──────── Given data ────────

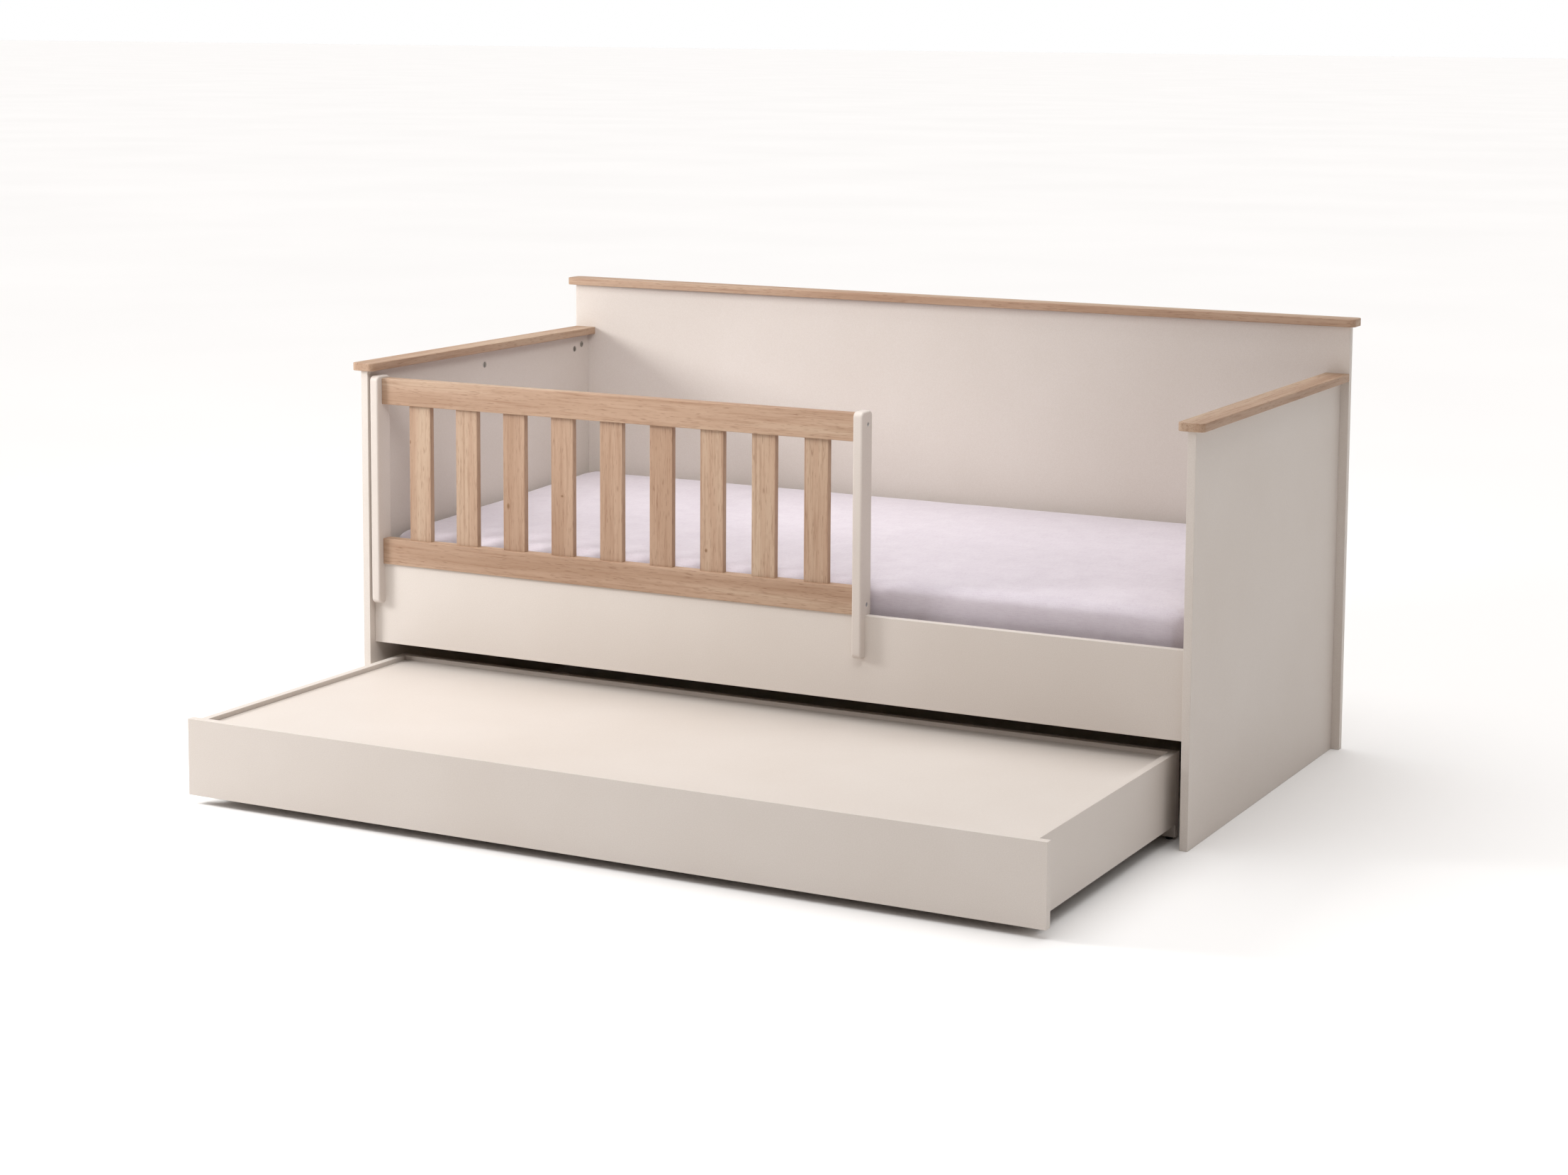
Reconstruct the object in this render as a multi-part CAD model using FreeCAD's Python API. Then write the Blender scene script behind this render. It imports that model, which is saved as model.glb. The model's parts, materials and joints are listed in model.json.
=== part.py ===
import FreeCAD, Part
import math
import os

# Children's day bed in 18 mm laminated board: a back, two sides, a front rail, a slatted
# guard over part of the front and a pull-out trundle on glides. Millimetres. +X runs along
# the bed, -Y is the side the trundle comes out of, +Z is up and the floor is z = 0.
# Sizes along Y are given from the side panels' front edges; the export moves everything
# so that the origin lies under the middle of the bed with the trundle pulled out.

# ---- driving dimensions ----
board = 18.0                # thickness of every laminated board
banding = 1.0               # rounding of the boards' banded edges

bed_length = 2040.0         # over the outer faces of the side panels
side_depth = 960.0          # side panel's front edge to the back panel's face
side_height = 861.0         # to the underside of the side caps
back_height = 988.0         # to the underside of the back cap
back_wing = 20.0            # back panel past each side panel

cap_overhang = 20.0         # cap past both faces of its panel
cap_front = 10.0            # side cap past the panel's front edge
cap_end = 15.0              # back cap past the ends of the back panel
cap_corner = 12.0           # plan radius of a cap's free corners
cap_edge = 1.5              # rounding of a cap's long edges

rail_setback = 19.0         # front rail's face behind the side panels' front edges
rail_bottom = 222.0
rail_height = 188.0

mattress_thick = 150.0
mattress_sunk = 60.0        # underside of the mattress below the top of the front rail
mattress_end_gap = 2.0      # play at each end, which leaves 2000 mm for the mattress
mattress_front_gap = 18.0   # play at the front rail, which leaves 900 mm
mattress_back_gap = 5.0
mattress_round = 25.0

ledger_depth = 28.0         # batten that carries the bed slats
ledger_height = 30.0
bed_slat_count = 12
bed_slat_width = 70.0
bed_slat_thick = 18.0
bed_slat_play = 2.0         # end of a bed slat to the rail and to the back panel
bed_slat_margin = 40.0      # outermost bed slat to a side panel

guard_length = 1270.0       # over the two posts
guard_gap = 8.0             # left post to the left side panel
post_thick = 22.0
post_depth = 50.0
post_front = 3.0            # post's front edge ahead of the side panels' front edges
post_drop = 11.0            # top of a post below the side cap
post_lap = 92.0             # how far a post hangs down over the front rail
post_corner = 12.0          # radius of a post's corners, seen from its side
post_edge = 4.0             # rounding of a post's long edges
guard_rail_height = 60.0
guard_rail_proud = 6.0      # guard rails' face ahead of the front rail's face
guard_rail_drop = 6.0       # top guard rail below the top of the posts
guard_slat_count = 9
guard_slat_width = 58.0
guard_slat_thick = 15.0
guard_slat_recess = 9.0     # guard slat's face behind the guard rails' face
guard_slat_cover = 4.0      # what the guard rails have behind a slat
guard_slat_tenon = 8.0      # guard slat let into each guard rail
guard_edge = 1.5            # rounding of the guard rails and slats

trundle_out = 665.0         # trundle's face ahead of the side panels' front edges
trundle_depth = 750.0
trundle_play = 11.0         # end of the trundle's face to a side panel
trundle_inset = 23.0        # trundle's sides in from the ends of its face
trundle_drop = 37.0         # trundle's rim below the underside of the front rail
face_clear = 19.0           # trundle's face above the floor
side_clear = 32.0           # trundle's sides above the floor
base_lip = 10.0             # rim above the trundle's base board
base_play = 1.0             # base board to the boards round it
batten_width = 18.0
batten_height = 30.0
stretcher_height = 100.0
stretcher_spacing = 640.0   # centre to centre
runner_setback = 70.0       # front runner behind the inner front board
runner_short = 20.0         # ends of the front runner short of the trundle's sides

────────

*Written exercise*: Print the material verbatim, all of it.

*Solved exercise*:
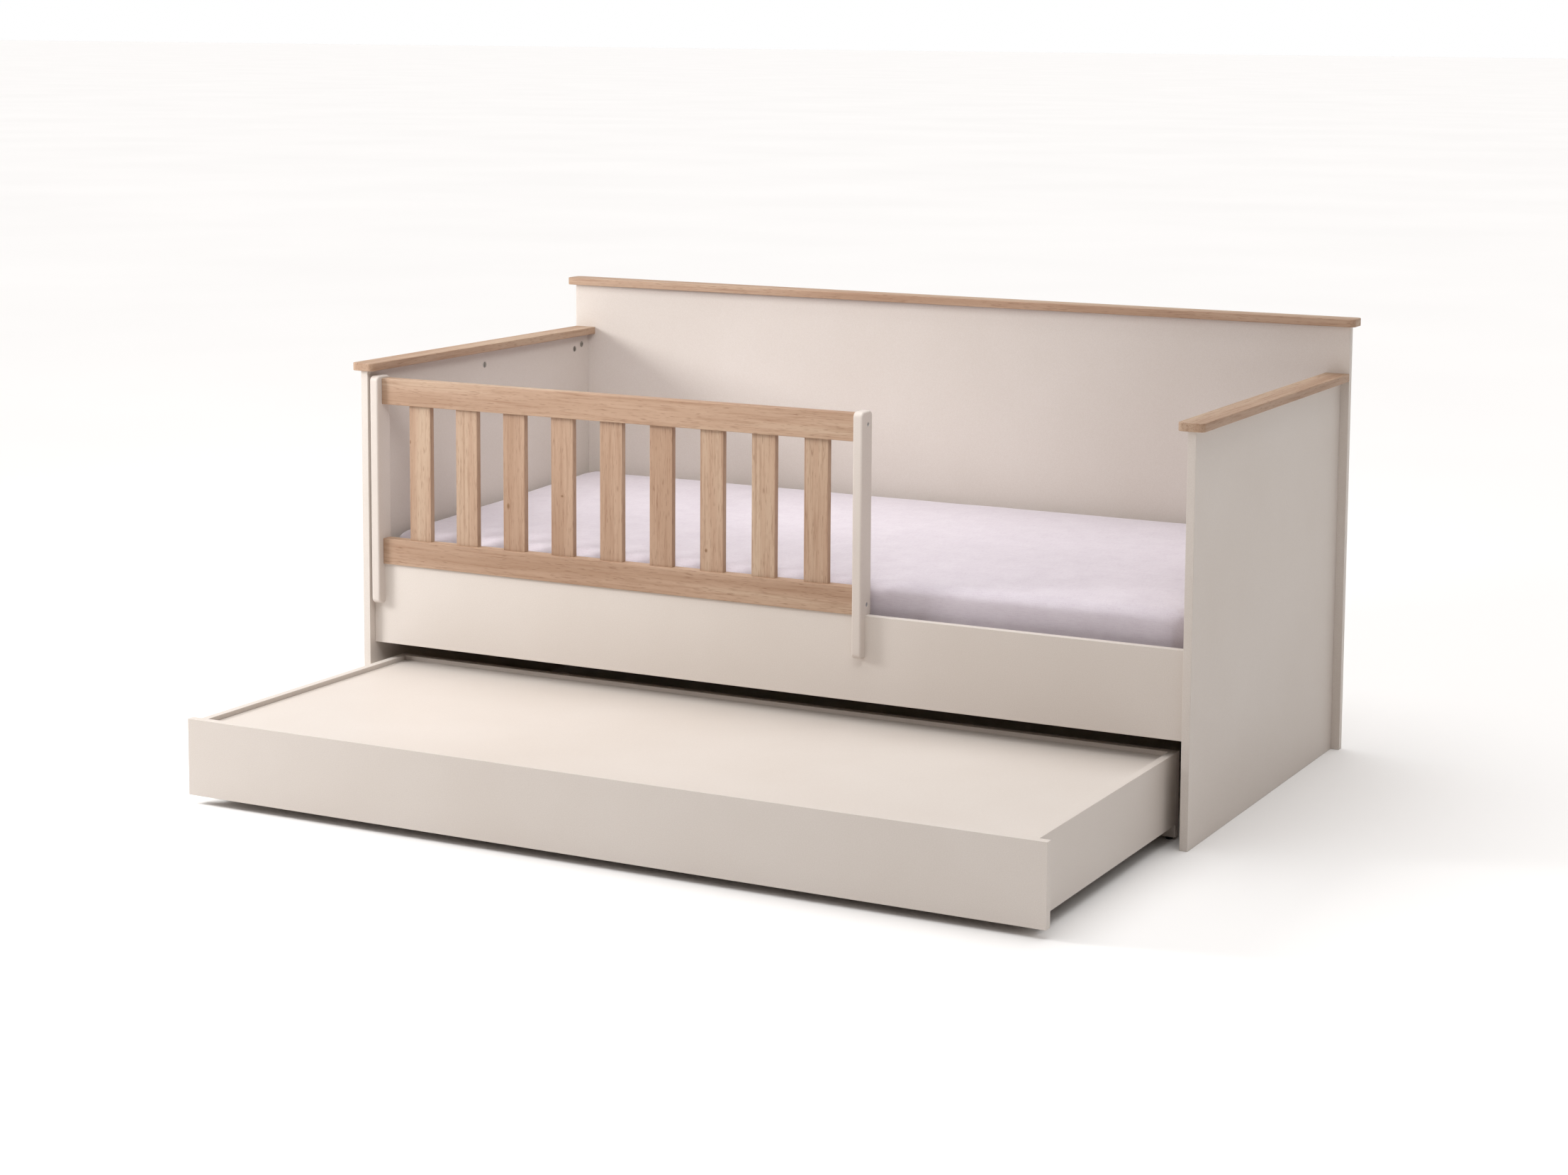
Reconstruct the object in this render as a multi-part CAD model using FreeCAD's Python API. Then write the Blender scene script behind this render. It imports that model, which is saved as model.glb. The model's parts, materials and joints are listed in model.json.
=== part.py ===
import FreeCAD, Part
import math
import os

# Children's day bed in 18 mm laminated board: a back, two sides, a front rail, a slatted
# guard over part of the front and a pull-out trundle on glides. Millimetres. +X runs along
# the bed, -Y is the side the trundle comes out of, +Z is up and the floor is z = 0.
# Sizes along Y are given from the side panels' front edges; the export moves everything
# so that the origin lies under the middle of the bed with the trundle pulled out.

# ---- driving dimensions ----
board = 18.0                # thickness of every laminated board
banding = 1.0               # rounding of the boards' banded edges

bed_length = 2040.0         # over the outer faces of the side panels
side_depth = 960.0          # side panel's front edge to the back panel's face
side_height = 861.0         # to the underside of the side caps
back_height = 988.0         # to the underside of the back cap
back_wing = 20.0            # back panel past each side panel

cap_overhang = 20.0         # cap past both faces of its panel
cap_front = 10.0            # side cap past the panel's front edge
cap_end = 15.0              # back cap past the ends of the back panel
cap_corner = 12.0           # plan radius of a cap's free corners
cap_edge = 1.5              # rounding of a cap's long edges

rail_setback = 19.0         # front rail's face behind the side panels' front edges
rail_bottom = 222.0
rail_height = 188.0

mattress_thick = 150.0
mattress_sunk = 60.0        # underside of the mattress below the top of the front rail
mattress_end_gap = 2.0      # play at each end, which leaves 2000 mm for the mattress
mattress_front_gap = 18.0   # play at the front rail, which leaves 900 mm
mattress_back_gap = 5.0
mattress_round = 25.0

ledger_depth = 28.0         # batten that carries the bed slats
ledger_height = 30.0
bed_slat_count = 12
bed_slat_width = 70.0
bed_slat_thick = 18.0
bed_slat_play = 2.0         # end of a bed slat to the rail and to the back panel
bed_slat_margin = 40.0      # outermost bed slat to a side panel

guard_length = 1270.0       # over the two posts
guard_gap = 8.0             # left post to the left side panel
post_thick = 22.0
post_depth = 50.0
post_front = 3.0            # post's front edge ahead of the side panels' front edges
post_drop = 11.0            # top of a post below the side cap
post_lap = 92.0             # how far a post hangs down over the front rail
post_corner = 12.0          # radius of a post's corners, seen from its side
post_edge = 4.0             # rounding of a post's long edges
guard_rail_height = 60.0
guard_rail_proud = 6.0      # guard rails' face ahead of the front rail's face
guard_rail_drop = 6.0       # top guard rail below the top of the posts
guard_slat_count = 9
guard_slat_width = 58.0
guard_slat_thick = 15.0
guard_slat_recess = 9.0     # guard slat's face behind the guard rails' face
guard_slat_cover = 4.0      # what the guard rails have behind a slat
guard_slat_tenon = 8.0      # guard slat let into each guard rail
guard_edge = 1.5            # rounding of the guard rails and slats

trundle_out = 665.0         # trundle's face ahead of the side panels' front edges
trundle_depth = 750.0
trundle_play = 11.0         # end of the trundle's face to a side panel
trundle_inset = 23.0        # trundle's sides in from the ends of its face
trundle_drop = 37.0         # trundle's rim below the underside of the front rail
face_clear = 19.0           # trundle's face above the floor
side_clear = 32.0           # trundle's sides above the floor
base_lip = 10.0             # rim above the trundle's base board
base_play = 1.0             # base board to the boards round it
batten_width = 18.0
batten_height = 30.0
stretcher_height = 100.0
stretcher_spacing = 640.0   # centre to centre
runner_setback = 70.0       # front runner behind the inner front board
runner_short = 20.0         # ends of the front runner short of the trundle's sides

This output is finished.